Rarely do you get to use sweeping words like epic and masterpiece and staggering, or to say that a book will be in print in America as long as there is an America, but here I fling these claims around with confidence. Peter Matthiessen’s immense novel of early Florida and violence, of race and Americanness is one of the great American novels.

Isn’t that a lovely phrase to be using about the work of a writer who is alive and well?

Shadow Country has everything—greed, courage, guns, lust, lies, grace, water, money, mosquitoes, muddled motives, and the swirling, endless confusion of skin colors that is perhaps the most basic American story. The book is based on a true story—the life and times of Edgar Watson, a farmer, dreamer and murderer on the Gulf Coast at the birth of the 20th century—which somehow lends it extra depth and verve: while Matthiessen weaves his tale from every angle and in many voices (including, in the final third of the book, that of Watson himself), the story’s ultimate veracity gives it a root and bone that makes its fictional potency all the more true.

Odd, isn’t it, that our great fictions are the truest tales of Americans? Asked to find someone to tell of our character and energies, whom would we summon to speak? Mark Twain, William Faulkner, Willa Cather, Saul Bellow, Flannery O’Connor, Scott Fitzgerald, perhaps the late John Updike’s rabbity everyman—and now, at the close of a remarkable writing career, Matthiessen.

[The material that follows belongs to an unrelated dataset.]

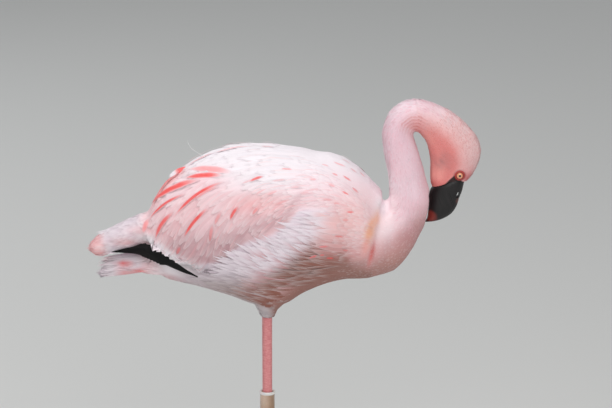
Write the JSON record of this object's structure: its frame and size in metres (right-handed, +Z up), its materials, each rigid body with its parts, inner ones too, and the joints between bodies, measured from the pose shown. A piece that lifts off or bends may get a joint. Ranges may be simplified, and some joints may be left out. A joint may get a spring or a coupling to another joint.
{
  "type": "standing flamingo",
  "caption": "Life-size still model of a lesser flamingo resting on one straight leg, the other leg tucked along its belly, neck arched over so that the bill hangs beside it.",
  "frame": {"origin": "on the floor, in the middle of the standing foot's sole under the leg", "axes": "+Z up along the standing leg, +X towards the breast, +Y towards the bird's left side, where the tucked leg lies"},
  "size_m": [0.4911, 0.1484, 0.6131],
  "materials": {
    "plumage": "soft contour feathers, almost white",
    "neck_plumage": "short dense pale pink feathers",
    "face_plumage": "very short salmon feathers",
    "wing_coverts": "white coverts with scarlet streaks",
    "flight_feathers": "black, slightly glossy vanes",
    "bill": "satin horn, near black with a dark red patch before the tip",
    "eye": "wet, orange-yellow iris with a black pupil",
    "leg_skin": "scaled pink skin",
    "claw": "dark horn",
    "leg_ring": "smooth glossy plastic"
  },
  "bodies": {
    "root": {"upper_bill": "bill", "lower_bill": "bill", "eye_right": "eye", "eye_left": "eye", "right_foot": "leg_skin", "right_claw_inner": "claw", "right_claw_middle": "claw", "right_claw_outer": "claw", "right_tarsus": "leg_skin", "right_shank": "leg_skin", "leg_ring": "leg_ring", "left_tarsus": "leg_skin", "left_foot": "leg_skin", "left_shank": "leg_skin", "left_claw_inner": "claw", "left_claw_middle": "claw", "left_claw_outer": "claw", "trunk": "plumage", "right_wing": "wing_coverts", "right_flight_feathers": "flight_feathers", "left_wing": "wing_coverts", "left_flight_feathers": "flight_feathers", "tail": "plumage", "undertail": "plumage", "right_thigh": "plumage", "neck_lower": "neck_plumage", "neck_middle": "neck_plumage", "neck_upper": "neck_plumage", "head": "face_plumage"}
  },
  "joints": []
}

Some readers will be familiar with Matthiessen as a superb maker of nonfiction. The Snow Leopard is a classic of spiritual search; his book about Cesar Chavez (Sal Si Puedes) was one of the first to seriously consider Chavez’s devout Christianity; and among his many books of nature writing is the terrific The Tree Where Man Was Born, about human origins in Africa. But he has said himself that he is first and foremost a novelist, and with Shadow Country, which earned him, at age 81, his second National Book Award, Matthiessen caps a career already remarkable for range and reach.

It’s an unusual book in various ways. First, it appeared originally as three stand-alone novels (Killing Mister Wat son, Lost Man’s River and Bone by Bone), but, as Matthiessen explains in a prefatory note, he had always wanted to remake the three into his original vision for the saga, and he finally did so by essentially rewriting them into a single volume. This caused a ripple of controversy when Shadow Country was nominated for awards—is it merely a masterful editing job or actually a new book? (My answer: Who cares?)

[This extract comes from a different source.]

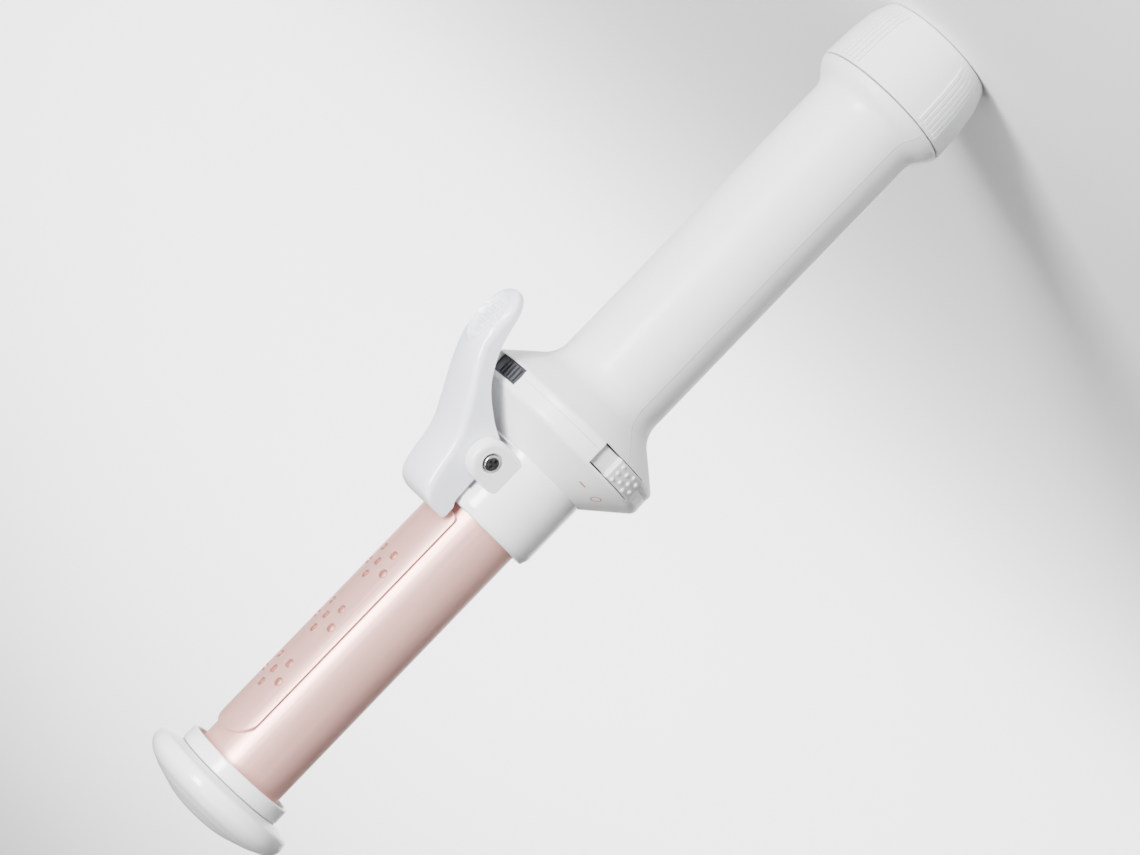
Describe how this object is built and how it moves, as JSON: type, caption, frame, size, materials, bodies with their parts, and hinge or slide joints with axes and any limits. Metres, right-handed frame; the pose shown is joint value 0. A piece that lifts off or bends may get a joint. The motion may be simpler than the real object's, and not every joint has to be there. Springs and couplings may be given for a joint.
{
  "type": "curling iron",
  "caption": "Cordless gas-heated curling iron: round barrel with a sprung clamp and thumb lever, flared hand guard, slide switch, igniter slide and twist-off end cap.",
  "frame": {"origin": "centre of the flat end face of the cap that the iron stands on", "axes": "+Z along the barrel towards the cool tip, +X towards the thumb lever and clamp"},
  "size_m": [0.0676, 0.0542, 0.2705],
  "materials": {
    "white_satin": "satin moulded ABS, white",
    "white_gloss": "gloss moulded plastic, white",
    "white_cap": "satin moulded plastic, cool white",
    "dark_plastic": "dark grey moulded plastic",
    "rose_metal": "rose-gold anodised satin",
    "chrome": "bright plated steel",
    "steel": "plain spring or tube steel",
    "aluminium": "bare extruded or drawn aluminium",
    "brass": "machined brass",
    "rubber": "black nitrile",
    "ceramic": "heat-resistant moulding, off-white",
    "mech_plastic": "grey acetal, inner mechanism",
    "piezo": "blue-black moulded body"
  },
  "bodies": {
    "handle": {"barrel": "rose_metal", "bayonet_ring": "mech_plastic", "cartridge_seal": "rubber", "cartridge_valve": "steel", "catalyst_burner": "ceramic", "collar": "white_gloss", "detent_spring": "steel", "electrode": "steel", "front_housing": "white_satin", "gas_cartridge": "aluminium", "handle_shell_front": "white_satin", "handle_shell_rear": "white_satin", "heat_core": "aluminium", "ignition_lead": "rubber", "ignition_spring": "steel", "insulating_bush": "ceramic", "jet_holder": "brass", "jet_nozzle": "brass", "mixing_tube": "steel", "piezo_igniter": "piezo", "stem_seal": "rubber", "tip_cap": "white_gloss", "tip_plug": "ceramic", "tip_ring": "white_gloss", "tip_screw": "steel", "torsion_spring": "steel", "valve_guide": "mech_plastic", "valve_spring": "steel"},
    "clamp": {"thumb_lever": "white_gloss", "pivot_sleeve": "steel", "pivot_screws": "chrome", "clamp_plate": "rose_metal", "clamp_rivets": "steel"},
    "power_switch": {"power_slider": "white_satin", "cam_ring": "mech_plastic"},
    "valve_stem": {"valve_tube": "brass", "stem_pins": "steel"},
    "igniter_slide": {"ignition_slider": "dark_plastic"},
    "striker": {"piezo_plunger": "piezo"},
    "cap": {"end_cap": "white_cap", "cap_spring": "steel"}
  },
  "joints": [
    {"name": "clamp_hinge", "type": "hinge", "parent": "handle", "child": "clamp", "pos_m": [0.017, 0, 0.1561], "axis": [0, 1, 0], "range_deg": [0, 14], "stiffness_Nm_per_rad": 0.12, "springref_deg": -20.05, "deforming": ["torsion_spring"]},
    {"name": "power_switch_slide", "type": "hinge", "parent": "handle", "child": "power_switch", "pos_m": [0, 0, 0.136], "axis": [0, 0, 1], "range_deg": [0, 12]},
    {"name": "valve_lift", "type": "slide", "parent": "handle", "child": "valve_stem", "axis": [0, 0, -1], "range_m": [0, 0.0012], "deforming": ["valve_spring"]},
    {"name": "igniter_slide", "type": "hinge", "parent": "handle", "child": "igniter_slide", "pos_m": [0, 0, 0.136], "axis": [0, 0, 1], "range_deg": [0, 13], "stiffness_Nm_per_rad": 0.04, "springref_deg": -5.73, "deforming": ["ignition_spring"]},
    {"name": "striker_push", "type": "slide", "parent": "handle", "child": "striker", "axis": [0.2011, 0.9796, 0], "range_m": [0, 0.0033]},
    {"name": "cap_twist", "type": "hinge", "parent": "handle", "child": "cap", "pos_m": [0, 0, 0], "axis": [0, 0, 1], "range_deg": [0, 45]}
  ],
  "couplings": [
    {"joint": "valve_lift", "follows": "power_switch_slide", "m_per_rad": 0.00573},
    {"joint": "striker_push", "follows": "igniter_slide", "m_per_rad": 0.014324}
  ]
}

Matthiessen opens the book with an incident that many other writers would have saved for the conclusion: Watson is gunned down on a beach by 20 of his neighbors in October 1910. From that moment, frozen in time, the book spins up and away, into braided and woven stories, excuses, explanations, lies, mysteries, prevarications, fulminations, illuminations; dozens of friends and neighbors, wives and children, slaves and lovers and citizens speak, winding their stories around the moment when the feared, respected and terrifying Bloody Watson raised his shotgun and was answered with a fusillade that echoes all the way to the end.

The second part of the book follows Watson’s son Lucius as he tries to unravel his father’s dense mystery, and the third part—the best, I think, and by itself a masterful novel of America from 1855 to 1910—allows Edgar Watson to speak for himself, in the flowing prose of a journal he keeps all his life.

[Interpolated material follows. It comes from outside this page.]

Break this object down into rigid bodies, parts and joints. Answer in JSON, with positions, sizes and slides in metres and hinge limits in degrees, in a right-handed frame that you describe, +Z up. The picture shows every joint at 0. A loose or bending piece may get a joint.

Shadow Country is so big, so sweeping, so braided, that to quote the most searing and soaring passages from it would occupy the next ten pages of this magazine, so I will confine myself to one snippet: Edgar Watson seeing frontier Florida for the first time, in 1871:

Here and there, rounding a bend, the barge surprised brown-skinned people on the banks, crouching back like wildcats caught out in the open. . . . These Creeks were the first wild men I had ever seen. The women and young would rush into the reeds or flee through the shadows of the great live oaks which spread their heavy limbs over the clearings, but the grown men and older boys, drifting out of gun range, would pause at the forest edge to watch the intruders over their shoulders, in the way of deer; I was awed by the stillness in them even when they moved. They were set to run, they had to be. The bargeman told us that bored, drunken travelers would pass the time blazing away at every furred and feathered bit of life along the river, . . . which was why, at the first glint of metal, the wild folk withdrew into the shadows.

Shadows from which very few ever emerged, so thorough was the epic killing of aboriginal Americans.

It will take you a month of mornings on the train to read Shadow Country, but when you’re finished you will close it with amazement. If you are like me, you will wince at the blood and rage and greed and bigotry in which our nation was born, and in which we still simmer, but you will also feel a thrill of pride in the prickly courage and vaulting ambition that have been hallmarks of America from the start—and feel too, perhaps, a wriggle of mad hope that we can finally, at the dawn of the 21st century, find a common coin other than violence and greed. We came, we grabbed, we slaughtered, we got ours; and now what?